Morreu o jornalista que eternizou a pergunta ‘Onde estavas no 25 de Abril?’

Armando Baptista-Bastos morreu ontem aos 83 anos no Hospital de Santa Maria, onde esteve internado nas últimas semanas.

Era uma das figuras míticas retratadas pelo humorista Herman José. Jornalista há mais de 60 anos, cronista e escritor, Armando Baptista-Bastos morreu ontem, em Lisboa, aos 83 anos, depois de ter estado internado várias semanas no serviço de Pneumologia do Hospital de Santa Maria. Estava a trabalhar nas suas memórias, revelou ao “Público” Marcelo Teixeira, o seu editor na Oficina do Livro e nas Edições Parsifal.

Assumia-se como “brigão” e “respingão”, não tendo qualquer arrependimento sobre isso, de acordo com a sua última entrevista ao “Jornal de Negócios”, com data de 14 de fevereiro de 2014, onde foi cronista. De acordo com o mesmo jornal, a sua relação com o dinheiro era despegada, admitindo não ter noção do seu valor.

Jornalista desde os 19 anos, é longa a lista de jornais, muitos deles já extintos, por onde passou Baptista-Bastos, que nasceu em Lisboa, em 1934. Estudou na Escola de Artes Decorativas António Arroio e no Liceu Francês, e publicou o seu primeiro romance, “O Secreto Adeus”, em 1963.

Trabalhou nos jornais diários já extintos “República”, “O Século” e “Diário Popular”, onde na década de 1960 manteve a rubrica semanal “Letra de Repórter”. Foi ainda fundador do semanário “O Ponto”, no qual “realizou uma série de 80 entrevistas que assinalaram uma renovação naquele género jornalístico e marcaram a época”, segundo a biografia disponível do “Jornal de Negócios,” onde o texto mais recente que assinou como cronista data de 3 de março.
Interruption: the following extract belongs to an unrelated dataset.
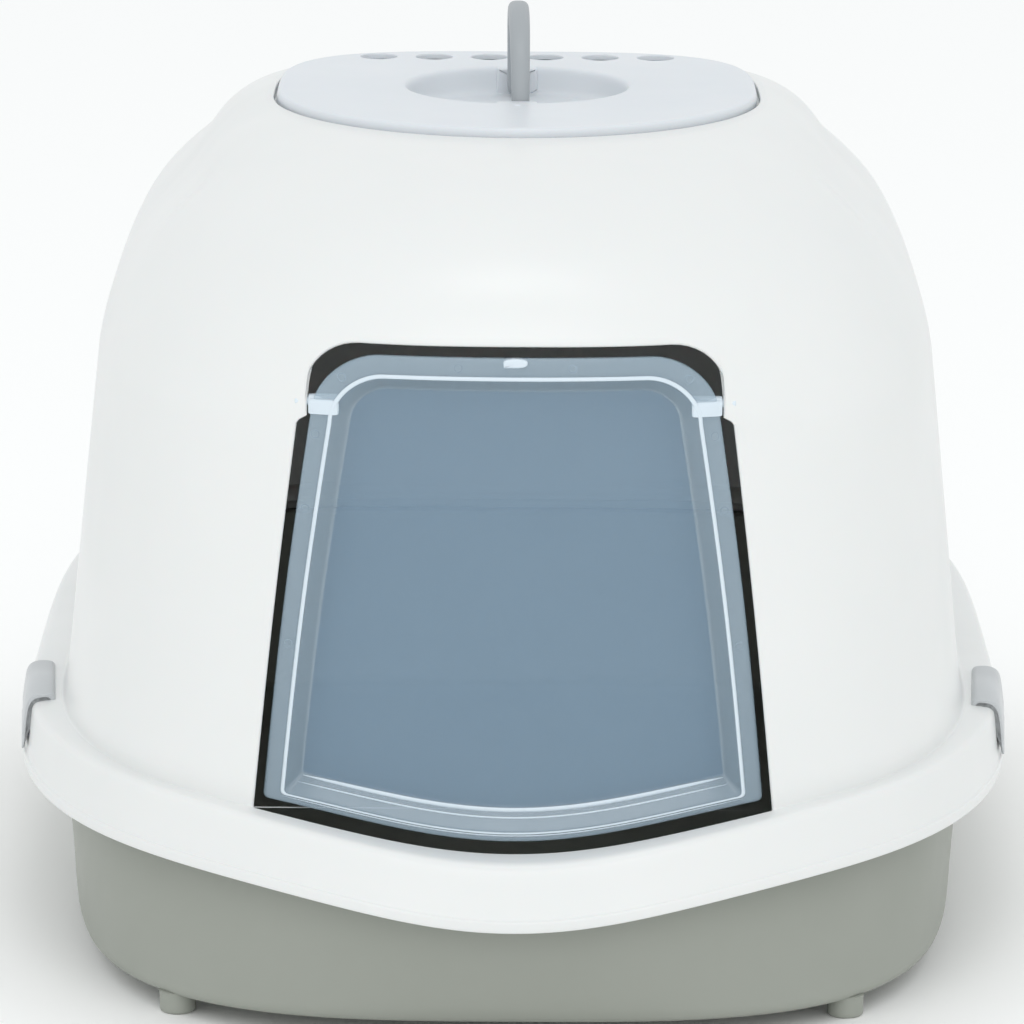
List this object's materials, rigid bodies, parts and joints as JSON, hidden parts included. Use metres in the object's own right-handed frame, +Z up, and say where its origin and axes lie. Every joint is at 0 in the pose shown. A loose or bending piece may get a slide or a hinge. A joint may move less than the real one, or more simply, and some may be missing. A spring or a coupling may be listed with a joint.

Trabalhou mais de 40 anos no “Diário de Notícias” e, posteriormente, passou pela Rádio Televisão Portuguesa (RTP), pelo Rádio Clube Português, pela Rádio Comercial e pela RDP-Antena 1.

Na SIC foi autor do programa “Conversas Secretas com Baptista-Bastos”, tendo entrevistado vários convidados a quem perguntou “onde estava no 25 de Abril?”. Foi esta a base para a personagem criada por Herman José, Artista Bastos, que fazia parte do programa de humor “Herman Enciclopédia” nos anos 90.

Estreou-se editorialmente com o ensaio “O Cinema na Polémica do Tempo” (1959), a que se seguiu outro ensaio, “O Filme e o Realismo” (1962). É autor de mais de duas dezenas de livros. Entre os mais recentes cite-se “A Bolsa da Avó Palhaça”, o livro de crónicas “A Cara da Gente” e “As Bicicletas em Setembro”.

Ao longo da sua carreira como autor conquistou vários prémios, entre os quais o Prémio Literário Município de Lisboa, em 1987, pelo romance “A Colina de Cristal”, que lhe valeu também o Prémio P.E.N. Clube Português de Ficção, no ano seguinte.

Em 2002 recebeu o Prémio da Crítica do Centro Português da Associação Internacional de Críticos Literários pela obra “No Interior da Tua Ausência” e, um ano mais tarde, venceu o Grande Prémio de Crónica da Associação Portuguesa de Escritores pelo livro “Lisboa Contada pelos Dedos”.

Nos últimos anos foi crítico do jornalismo, destacando a falta de espaço para os cronistas na comunicação social. “A crónica, que é um compromisso entre a notícia e o conto e um produto de altíssima expressão literária, típico da imprensa escrita, está hoje arredada dos jornais”, disse à Lusa.

Para o jornalista e escritor Mário Zambujal, seu amigo há mais de 50 anos, Baptista-Bastos foi “um brilhante polemista, um homem acentuadamente de esquerda” e “um combatente”, além de “um grande prosador e escritor de muita qualidade”.